Now that you know I’m a real person with cellulite and all, I’m hoping you’ll love me in the same way you love Emma Stone- it’s that special place where you can truly appreciate her talent and really relate to her because her pasty white skin and ginger hair make her less threatening and more adorable to you.  I am very VERY scared to put this out there for all of you to read, but also very VERY excited because I believe it will be a major part in me finding support and eventual healing. Secrecy breeds shame, and shame isolates us from people. And as it so happens, the last thing we want is what we most need because people and healthy relationships are a major part of the treatment for breaking the shame cycle of addiction. So find some support, tell your secrets, make a plan, and join me as we overcome. Join me as we find freedom. Join me as we find a power we never knew we had that strengthens us to push through the seemingly impossible challenges. Join me so that when we find the life we are meant to be living, we can say that not only is it an extraordinary life, but that it is truly the best kind of life possible, full of more freedom and joy than we ever imagined possible. Join me.

(If you want to hear more awkwardly honest stories like this one, or just more about how to find and live an extraordinary life, follow Rare Existence on Facebook!)

10 thoughts on “My Big Demon”

  1. Oh I hear ya girl. I still remember those end of the year swim parties and debating which tee shirt would look best over my suit:) Thanks for sharing your heart on here.

    1. Thanks so much for commenting, Lindsey. It actually does make me feel a little bit better to know I wasn’t alone during all those end of the year swim parties! 🙂

  2. Letting out our secret is the first and biggest step to not letting it rule and control our lives. So proud of you my dear. You are a beautiful young woman inside and out and PERFECTLY designed by God. What I see when I see you is your sweet spirit. My thoughts to you are not to negate anything you have expressed. Those feelings are real and hurt us to the core. But I want to encourage you to know that from the other side of where you stand, are people blessed by your obvious talents with your photography and your sweet spirit. You go girl! 🙂

  3. First and foremost, it takes a strong remarkable person to share their story like you have done. We all have our demons that at times take control of our lives. What’s important is that you are not alone! So many of us have obsessions and so few have the courage to speak publicly. Kudo’s to you! I remember being that chubby kid and actually believing I would shed my so called baby fat. I truly believed one day I would wake up and those rolls would be gone. Ha! We’re a lot of like and we’re not alone! I love food and will sit at a business lunch thinking, who is going to take the first roll… would it be rude to snag it and start eating…. I push food on people to make up for my own eating habits. Shame on me!! Don’t ever forget what a beautiful, talented and beautiful person that you are! By sharing your story you have help bring an awareness to so many like myself. Thanks again!
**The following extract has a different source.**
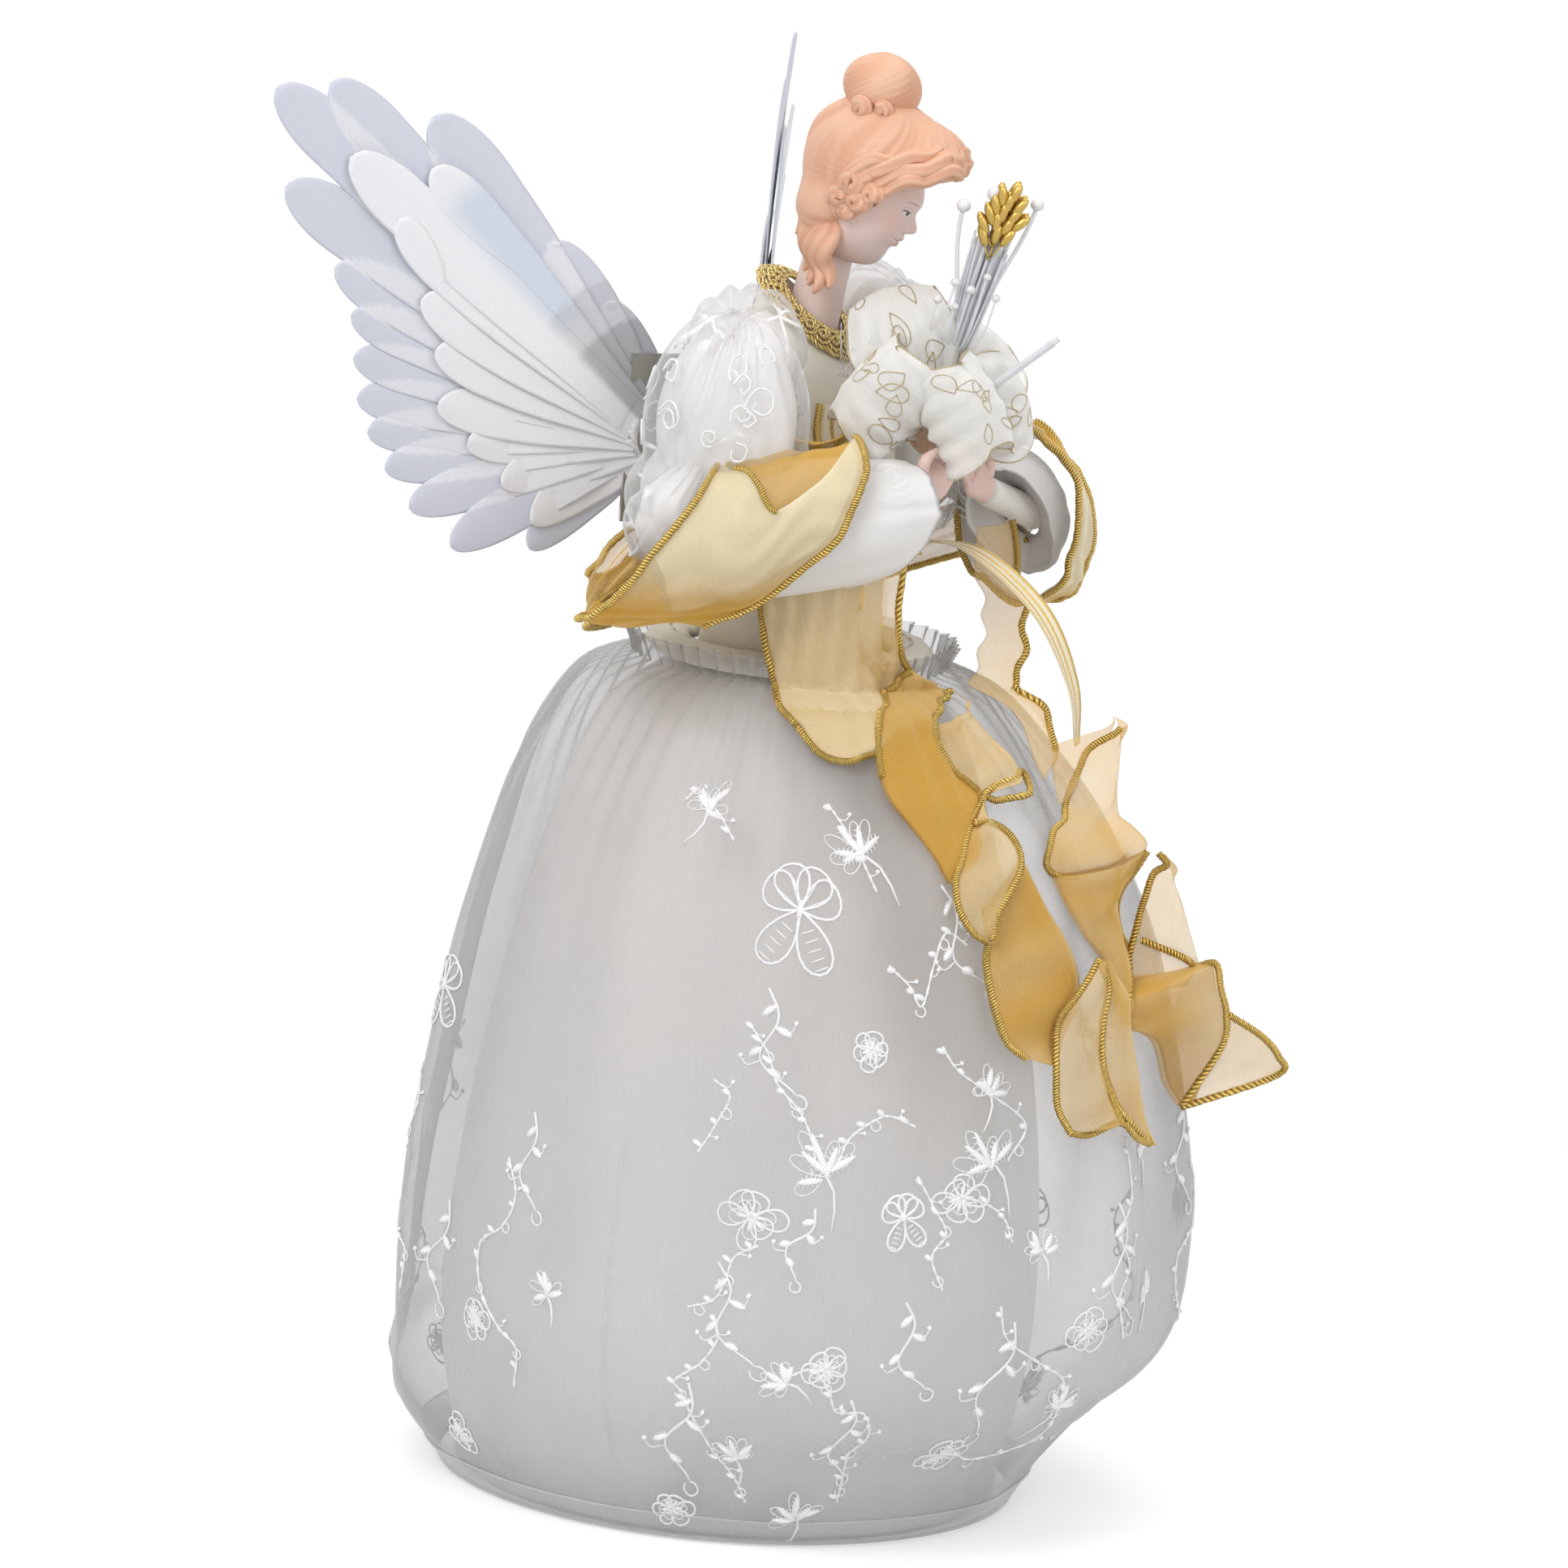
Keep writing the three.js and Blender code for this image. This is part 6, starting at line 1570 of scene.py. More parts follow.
# Columns of a wrap, and those that its two facings and its near lining cover.
WRAP_COLUMNS = 144
FAR_FACING, LOW_FACING, NEAR_LINING = slice(0, 43), slice(35, 101), slice(0, 38)


def wrap_points(sizes, arm, growth, notch_drop=0):
    """A wrap: between an elbow rim and a wrist rim, hung round the forearm from the near top to the far top."""
    across = np.linspace(0, 1, 80)[:, None]
    part = np.linspace(0, 1, WRAP_COLUMNS)[None, :]
    notch = table_at(WRAP_NOTCH, across) if arm["side"] < 0 else 74 + 16 * np.cos(TURN * across)
    degrees = lerp(notch + notch_drop * np.sin(np.pi * across), -266.0, part)
    rims = np.array(WRAP_RIMS[arm["name"]], float)[::-1]
    low, high = (np.interp(degrees, rims[:, 0], rims[:, column]) for column in (1, 2))
    along = lerp(low, high, across)
    angle = degrees * DEG
    size = table_at(WRAP_SHARES, along) * sizes.sleeve_radius
    lines = wobble(51 + arm["side"], 1.0, 2.4 * np.cos(angle), 2.4 * np.sin(angle), 5 * along)
    hang = np.sin(5 * angle + 7 * across + 2.2 * lines)
    near_edge = np.exp(-((degrees - notch) / 30) ** 2)
    creases = 0.012 * np.sin(13 * angle - 9 * across + 4 * lines)
    size = size * (1 + 0.05 * lines + 0.03 * hang + creases - 0.05 * near_edge) + growth
    if arm["side"] > 0:
        size = size * (1 + 0.3 * np.exp(-(((degrees + 266) / 26) ** 2)) * smooth(across, 0.5, 0.05))
    return round_forearm(arm, along, angle, size, 1 - along, WRAP_FLATNESS), degrees


def make_wraps(sizes, colours, cloth, cord, satin):
    """The shawl's two wraps: each hangs round a forearm like a sling, its near side cut in a V."""
    for arm in ARMS:
        name = arm["name"]
        points, degrees = wrap_points(sizes, arm, WRAP_EASE)
        doubled = smooth(-degrees, 5, 50) * smooth(degrees, -150, -110) + smooth(-degrees, 200, 225)
        paint = gold_paint(colours, lerp(-0.7, 1.1, np.clip(doubled, 0, 1)))
        shape = Shape().grid(points, (120.0, 46.0), paint=paint)
        piece = shape.make(
            f"shawl_{name}_wrap_cloth", cloth, slot="gold_organza", replaces=[f"shawl_{name}_wrap"],
            thickness=sizes.cloth,
        )
        edges = Shape()
        for row in (0, -1):
            edge_cord(edges, points[row], sizes.cord)
        edge_cord(edges, points[: len(points) * 11 // 20, 0], sizes.cord * 0.9)
        sewn_on = [edges.make(f"shawl_{name}_wrap_cord", cord, slot="gold_braid")]
        under = wrap_points(sizes, arm, 0.3 * MM)[0]
        if arm["side"] < 0:
            far = wrap_points(sizes, arm, 0.1 * MM, notch_drop=58)[0]
            facing = Shape()
            for part in (far[:, FAR_FACING], under[:, LOW_FACING]):
                facing.grid(part, (46.0, 40.0), paint=gold_paint(colours, np.ones(part.shape[:2])))
            sewn_on.append(facing.make("right_wrap_facing", cloth, slot="gold_organza", thickness=sizes.cloth))
            under = under[:, NEAR_LINING]
        lining = Shape().grid(under[4:-4], (110.0, 40.0))
        sewn_on.append(lining.make(f"{name}_wrap_lining", satin, slot="ivory_satin", thickness=sizes.cloth))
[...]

    1. Thanks so much Kathy. It’s so good to know I’m not alone and that perhaps sharing my story might benefit others! Thanks for reading and for being so supportive!

  4. That’s awesome, Breanna. I have an addiction too. Alcohol. I’m a social alcoholic & can’t handle being in any social situation without having a beer, a shot or wine or anything. As of the last week or 2, I’ve really realized just how bad I’ve gotten. I have given it up & hopefully, it will help my mental state. I can be a bit jerky when I get drunk. I’m hoping this will help me shed a few pounds as well. All I know is, if you really put your mind to it, really give it a shot & say no when you know you should, you can truly do it. I know you can do it. Way to go & way to be brave, Breanna.

    1. Thanks for being honest, Derek. I think it’s huge that you’ve recognized it for what it is. Most people blow off social alcoholism, but it can be a really huge deal for many so I’m very glad to hear you’re giving it the attention you need to and giving it up! One thing I’ve learned along the way about addictions is that they breed a false sense of intimacy with the people you participate in them with. So even though it will be an incredibly hard transition for you, I’m really hoping it will eventually bring you healthier and more satisfying relationships in the long run! And that you will feel completely FREE from it!!! I’m really proud of you for being honest with yourself (and with this community) on such a difficult issue. I’ll be rooting for you so let me know how it goes!

  5. I stumbled upon this on Pinterest and this just completely brought me to tears. My weight has yo-yo’d so much in the past few years and my story is much like yours. I’m not sure why this is such a big problem
    for me but it is. I feel so “unnormal” because of it and disgusted with myself the majority of the time. I was surrounded by alcoholism as a child and promised myself I would never end up like that. Thank you for opening up and sharing this.

    1. Thanks so much for taking the time to not only read my post but to comment as well! I’m sorry to hear you’ve had to struggle with this as I have… VERY sorry to hear it. But I’m glad I could at least provide you with a little camaraderie in it, if nothing else. Thanks for being vulnerable enough to comment and to be honest with your experience… I so appreciate that and it’s so important for me to hear from others as I try to keep being vulnerable myself! Good luck!